Work to complete: Within the material below, transcribe exactly the lines from the one holding "for pieces in" through the one holding "obj.data.transform(obj.matrix_world)", keeping both ends and skipping the rest.

Provided data:
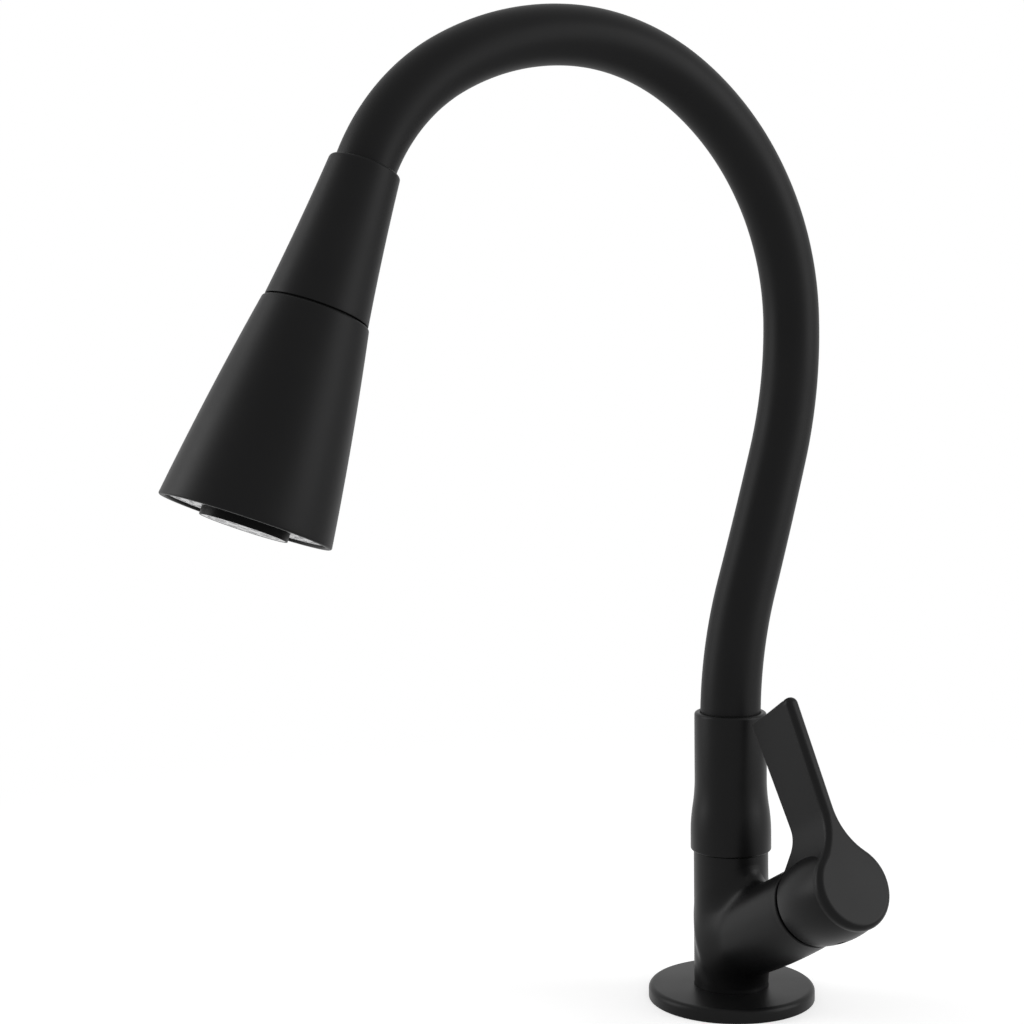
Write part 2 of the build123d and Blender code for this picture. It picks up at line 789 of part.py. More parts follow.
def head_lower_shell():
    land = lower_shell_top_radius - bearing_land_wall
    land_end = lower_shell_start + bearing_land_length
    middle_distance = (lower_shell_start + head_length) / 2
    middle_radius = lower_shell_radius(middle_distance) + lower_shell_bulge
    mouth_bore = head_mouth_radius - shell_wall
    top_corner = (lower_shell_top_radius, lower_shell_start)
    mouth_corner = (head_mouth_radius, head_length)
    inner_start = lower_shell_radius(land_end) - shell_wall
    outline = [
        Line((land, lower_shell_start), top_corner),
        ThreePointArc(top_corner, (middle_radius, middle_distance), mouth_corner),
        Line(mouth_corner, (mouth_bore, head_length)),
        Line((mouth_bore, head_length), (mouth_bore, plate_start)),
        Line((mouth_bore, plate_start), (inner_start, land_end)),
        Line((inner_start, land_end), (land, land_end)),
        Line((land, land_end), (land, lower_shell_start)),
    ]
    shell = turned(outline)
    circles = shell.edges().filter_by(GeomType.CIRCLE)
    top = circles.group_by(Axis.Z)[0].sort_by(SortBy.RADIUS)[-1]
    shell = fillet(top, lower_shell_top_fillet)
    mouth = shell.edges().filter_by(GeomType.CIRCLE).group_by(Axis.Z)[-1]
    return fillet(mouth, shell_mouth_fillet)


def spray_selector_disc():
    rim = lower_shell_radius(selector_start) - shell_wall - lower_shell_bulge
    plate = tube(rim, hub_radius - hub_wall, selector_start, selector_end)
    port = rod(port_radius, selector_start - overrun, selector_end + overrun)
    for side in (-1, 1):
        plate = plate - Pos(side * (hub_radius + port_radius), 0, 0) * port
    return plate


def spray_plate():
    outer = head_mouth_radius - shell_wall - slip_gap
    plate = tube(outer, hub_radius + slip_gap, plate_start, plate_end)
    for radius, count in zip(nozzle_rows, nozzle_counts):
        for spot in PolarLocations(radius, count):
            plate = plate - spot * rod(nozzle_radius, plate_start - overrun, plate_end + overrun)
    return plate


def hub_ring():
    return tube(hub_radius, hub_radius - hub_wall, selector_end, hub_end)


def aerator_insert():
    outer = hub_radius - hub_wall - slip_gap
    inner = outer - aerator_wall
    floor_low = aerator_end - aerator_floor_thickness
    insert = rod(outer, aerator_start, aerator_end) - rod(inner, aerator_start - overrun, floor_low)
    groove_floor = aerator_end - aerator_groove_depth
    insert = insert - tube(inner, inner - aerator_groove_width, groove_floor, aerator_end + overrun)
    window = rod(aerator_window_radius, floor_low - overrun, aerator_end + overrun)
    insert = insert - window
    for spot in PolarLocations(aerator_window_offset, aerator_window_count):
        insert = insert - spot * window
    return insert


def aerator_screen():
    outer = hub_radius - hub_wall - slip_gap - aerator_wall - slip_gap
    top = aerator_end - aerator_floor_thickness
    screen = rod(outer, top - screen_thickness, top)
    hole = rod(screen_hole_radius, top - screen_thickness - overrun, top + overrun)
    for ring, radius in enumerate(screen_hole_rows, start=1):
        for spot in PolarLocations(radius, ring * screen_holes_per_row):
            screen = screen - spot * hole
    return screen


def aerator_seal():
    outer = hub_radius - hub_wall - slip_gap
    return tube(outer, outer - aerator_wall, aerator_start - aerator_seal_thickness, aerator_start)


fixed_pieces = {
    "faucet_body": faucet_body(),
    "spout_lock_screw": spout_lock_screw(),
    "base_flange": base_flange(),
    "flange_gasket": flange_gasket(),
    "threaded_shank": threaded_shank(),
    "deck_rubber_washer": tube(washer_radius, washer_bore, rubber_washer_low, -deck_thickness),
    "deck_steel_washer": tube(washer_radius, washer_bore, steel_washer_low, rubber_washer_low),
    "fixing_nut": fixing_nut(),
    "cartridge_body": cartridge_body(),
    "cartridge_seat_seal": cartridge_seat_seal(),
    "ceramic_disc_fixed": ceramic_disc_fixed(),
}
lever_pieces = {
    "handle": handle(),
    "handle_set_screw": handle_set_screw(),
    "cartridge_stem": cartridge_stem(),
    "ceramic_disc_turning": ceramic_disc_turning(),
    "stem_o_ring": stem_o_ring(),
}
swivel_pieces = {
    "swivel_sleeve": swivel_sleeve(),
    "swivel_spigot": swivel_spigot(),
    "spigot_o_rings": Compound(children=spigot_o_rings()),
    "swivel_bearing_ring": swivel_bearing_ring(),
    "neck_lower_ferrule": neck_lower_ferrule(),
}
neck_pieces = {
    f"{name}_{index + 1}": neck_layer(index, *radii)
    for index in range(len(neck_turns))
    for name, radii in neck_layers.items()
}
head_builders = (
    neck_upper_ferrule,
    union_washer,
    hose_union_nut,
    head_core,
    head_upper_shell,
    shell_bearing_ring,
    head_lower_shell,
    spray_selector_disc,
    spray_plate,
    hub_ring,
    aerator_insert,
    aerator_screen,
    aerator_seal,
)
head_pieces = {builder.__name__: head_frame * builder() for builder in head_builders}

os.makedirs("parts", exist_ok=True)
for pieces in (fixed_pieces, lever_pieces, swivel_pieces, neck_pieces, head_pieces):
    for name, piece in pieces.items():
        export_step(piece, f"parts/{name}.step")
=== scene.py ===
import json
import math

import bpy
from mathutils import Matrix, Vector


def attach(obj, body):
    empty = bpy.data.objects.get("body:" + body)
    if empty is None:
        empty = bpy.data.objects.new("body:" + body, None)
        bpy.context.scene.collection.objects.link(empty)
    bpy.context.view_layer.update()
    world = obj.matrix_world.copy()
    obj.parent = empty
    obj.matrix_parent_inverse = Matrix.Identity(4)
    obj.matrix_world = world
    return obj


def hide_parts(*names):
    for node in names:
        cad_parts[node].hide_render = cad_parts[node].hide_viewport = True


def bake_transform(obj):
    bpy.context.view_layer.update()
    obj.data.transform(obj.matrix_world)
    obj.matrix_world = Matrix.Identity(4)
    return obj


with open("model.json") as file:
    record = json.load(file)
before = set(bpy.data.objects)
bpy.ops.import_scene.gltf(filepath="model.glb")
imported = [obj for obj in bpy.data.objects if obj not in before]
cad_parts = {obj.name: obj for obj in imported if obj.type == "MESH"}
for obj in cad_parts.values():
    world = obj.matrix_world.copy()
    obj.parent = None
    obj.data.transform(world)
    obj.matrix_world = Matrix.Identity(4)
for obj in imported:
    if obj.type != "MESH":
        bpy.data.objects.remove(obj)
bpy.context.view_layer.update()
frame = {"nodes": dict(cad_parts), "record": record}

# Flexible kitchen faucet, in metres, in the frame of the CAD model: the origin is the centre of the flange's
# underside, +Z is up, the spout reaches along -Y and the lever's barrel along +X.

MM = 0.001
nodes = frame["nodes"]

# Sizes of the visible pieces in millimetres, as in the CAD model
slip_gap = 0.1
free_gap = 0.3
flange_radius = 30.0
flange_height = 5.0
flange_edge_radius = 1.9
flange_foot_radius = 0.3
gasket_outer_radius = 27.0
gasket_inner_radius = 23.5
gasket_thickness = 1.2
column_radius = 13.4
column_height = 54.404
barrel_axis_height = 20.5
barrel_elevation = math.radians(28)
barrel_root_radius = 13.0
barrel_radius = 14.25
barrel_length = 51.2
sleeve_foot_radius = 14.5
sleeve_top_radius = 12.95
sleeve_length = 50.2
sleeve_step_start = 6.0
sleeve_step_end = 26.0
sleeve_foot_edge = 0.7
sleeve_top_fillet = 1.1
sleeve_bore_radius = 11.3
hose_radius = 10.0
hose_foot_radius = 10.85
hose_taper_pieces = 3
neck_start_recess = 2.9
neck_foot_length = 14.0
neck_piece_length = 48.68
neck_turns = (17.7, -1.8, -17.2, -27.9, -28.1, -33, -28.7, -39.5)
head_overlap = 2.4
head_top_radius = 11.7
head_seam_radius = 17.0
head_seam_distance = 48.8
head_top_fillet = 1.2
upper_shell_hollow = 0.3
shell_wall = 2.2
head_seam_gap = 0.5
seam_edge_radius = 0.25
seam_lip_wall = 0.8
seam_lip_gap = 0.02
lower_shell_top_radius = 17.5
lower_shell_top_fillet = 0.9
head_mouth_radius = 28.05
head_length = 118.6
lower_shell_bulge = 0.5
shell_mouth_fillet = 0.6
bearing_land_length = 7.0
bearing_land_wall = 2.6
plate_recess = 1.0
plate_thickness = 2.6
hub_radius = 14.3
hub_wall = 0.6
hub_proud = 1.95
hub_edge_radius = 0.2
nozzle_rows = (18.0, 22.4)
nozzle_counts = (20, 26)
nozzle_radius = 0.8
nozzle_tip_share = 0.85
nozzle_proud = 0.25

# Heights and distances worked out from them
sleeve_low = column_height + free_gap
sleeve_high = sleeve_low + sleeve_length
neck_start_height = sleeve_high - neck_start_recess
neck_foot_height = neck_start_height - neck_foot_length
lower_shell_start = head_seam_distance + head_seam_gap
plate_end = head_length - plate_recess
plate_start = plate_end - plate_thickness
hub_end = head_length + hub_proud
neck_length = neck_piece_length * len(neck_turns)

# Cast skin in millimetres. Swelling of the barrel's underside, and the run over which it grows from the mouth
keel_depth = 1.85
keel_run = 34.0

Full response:
for pieces in (fixed_pieces, lever_pieces, swivel_pieces, neck_pieces, head_pieces):
    for name, piece in pieces.items():
        export_step(piece, f"parts/{name}.step")
=== scene.py ===
import json
import math

import bpy
from mathutils import Matrix, Vector


def attach(obj, body):
    empty = bpy.data.objects.get("body:" + body)
    if empty is None:
        empty = bpy.data.objects.new("body:" + body, None)
        bpy.context.scene.collection.objects.link(empty)
    bpy.context.view_layer.update()
    world = obj.matrix_world.copy()
    obj.parent = empty
    obj.matrix_parent_inverse = Matrix.Identity(4)
    obj.matrix_world = world
    return obj


def hide_parts(*names):
    for node in names:
        cad_parts[node].hide_render = cad_parts[node].hide_viewport = True


def bake_transform(obj):
    bpy.context.view_layer.update()
    obj.data.transform(obj.matrix_world)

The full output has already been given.